The migration itself serves as a perfect opportunity for me to ramp up my proficiency with Rust. I started the journey by fighting with the borrow checker to keep the existing structure, and ended it when I used the help of the borrow checker to guide me towards a more efficient solution.

The rewrite follows the composition graph of the project, starting in the order of lexer, parser, checker, and compiler, to the various components like optimizations and IDE services. Apart from my initial struggle to figure out the best practices to manage lifetimes, the migration is mostly smooth, and most of the code structure is kept intact with an almost line-to-line rewrite. Occasionally, I did find it necessary to dismantle some of the functional-programming style abstractions, so that I can convince the borrow checker that I'm doing things right.

There is one interesting story of the rewrite. When I started to rewrite the pretty-printer component, I struggled to get past the borrow checker with the old code structure. It forced me to go back to the drawing table by re-reading the Prettier paper, which later makes me realize that my old code is horribly inefficient because I jumped too quickly to the final code section of the paper. It will be an interesting topic that deserves its own post, so I will stop the discussion here.

Performance Optimization

When the core and the CLI of samlang are ported, I did a benchmark test, and found that the new Rust-based binary is only 5x faster than the old JS-based one. This is a disappointing discovery, because I was hoping for a speedup of at least 10x, given that the Rust-based JS compiler SWC claims it is 20x faster than the JS-based Babel.

Therefore, for the first time in my life, I did some profiling to figure out the performance bottleneck. It turned out that a compilation process is spending about 80% of the time on the optimization stage, and most of the time is spent on inlining and loop optimizations. Then I managed to optimize away the need for big clones during loop optimizations, and only cloning small functions during inlining.

These optimizations turned out to be extremely helpful. In the end, I was able to achieve a 16x speedup on a single core. I'm also happy that I did something good for the environment, since the speedup is also likely coming from getting rid of some heavy overhead like Node.JS startup.

16x speedup

(Figure 2: The last benchmark run before the old TS code was deleted)

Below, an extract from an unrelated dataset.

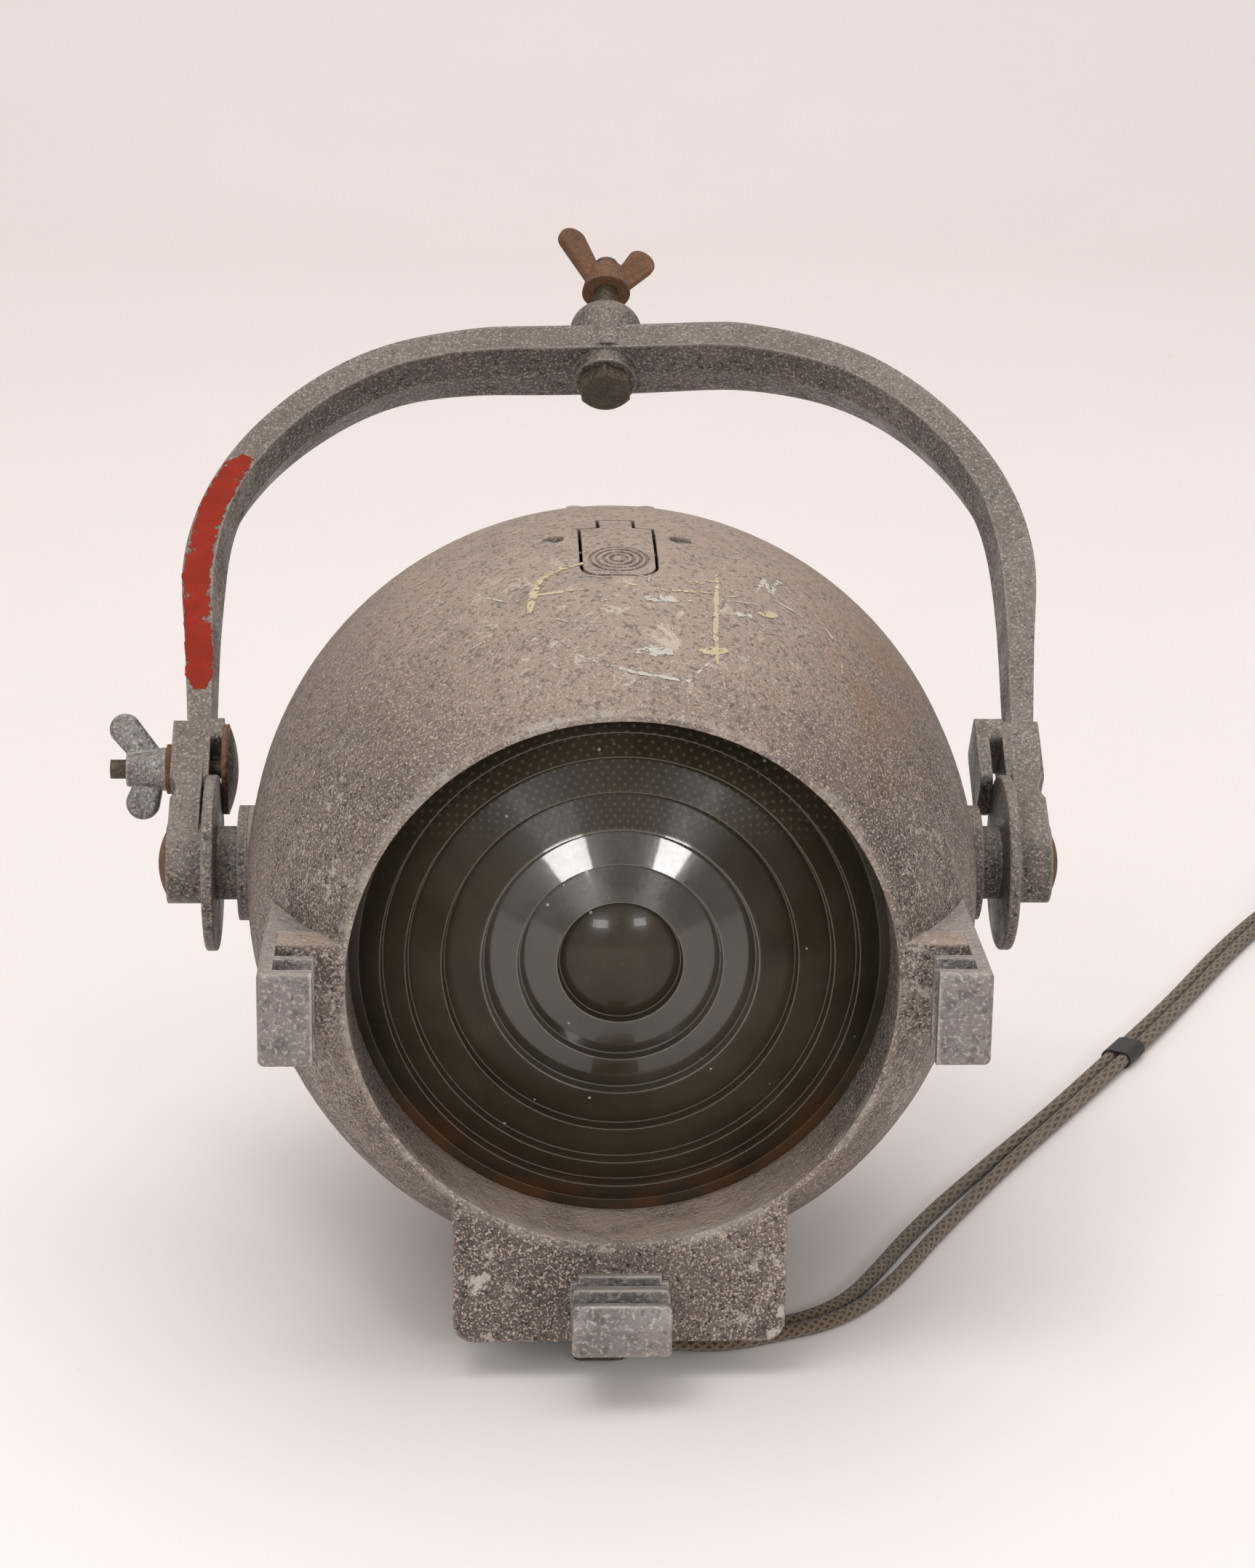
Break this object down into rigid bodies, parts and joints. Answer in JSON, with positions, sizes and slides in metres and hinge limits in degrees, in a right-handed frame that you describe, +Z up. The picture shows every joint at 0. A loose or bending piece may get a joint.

Keep the Demo Alive and Fast

One original reason for the rewrite from Kotlin to TypeScript is for JS-interop. By producing a JS artifact runnable on the web, I can avoid an extra server and a request roundtrip to run the samlang compiler remotely. With a Rust rewrite, the ability to compile down to JS is gone, because the Rust language allows us to control the memory layout much more flexibly than JS (e.g. through explicit stack allocation). However, the Rust compiler does support compiling down to WebAssembly.

In the old TypeScript codebase, samlang is organized into two big packages:

---------------- ---------------
| samlang-core | ===========> | samlang-cli |
---------------- ---------------

In the old setup, the samlang-core package will provide a platform-independent core library that operates completely inside RAM, which allows the website code to consume this directly. In the new setup, the same idea applies, but with a new package:

---------------- ---------------
| samlang-core | ===========> | samlang-cli |
---------------- ---------------
| samlang-wasm |

In the samlang-wasm package, I wrapped some core library functions from samlang-core in a way that allows easy JS-WASM interop. I used wasm-pack to generate the JS glue code and added some glue code by myself, to create a samlang-demo package that is synced to my website repo with a simple well-typed interface:

type Range = {
startLineNumber: number;
startColumn: number;
endLineNumber: number;
endColumn: number;
export type CompilationResult = string | { tsCode: string; interpreterResult: string };
export function compile(source: string): Promise<CompilationResult>;
export function queryType(
source: string,
line: number,
column: number,
): Promise<{ contents: Array<{ language: string; value: string }>; range: Range } | null>;
// ...

Since now the demo is running on much faster WASM, I was able to afford running all the compilations and language services on every keystroke:


(Figure 3: Running the demo on the website)

Final Thoughts

I have heard about the magical power of Rust for the first time in 2018, in Cornell's programming language class CS 4110. At that time, I had a failed attempt to rewrite one of my project to Rust, but it ultimately failed due to my unfamiliarity with the borrow checker.

Nevertheless, I always remind myself that one day I should be proficient in Rust, and maybe in one day, samlang, my flagship project, should be rewritten in Rust. In fact, the project has been planned since two years ago, when I first ported one of my simpler compiler primitivize to Rust to test the water.

Today, the project is finally done and deployed, and my project plan spanning multiple years has been brought to a good closure. But this is not the end of samlang. There are still plenty of performance optimizations to do and new features to develop.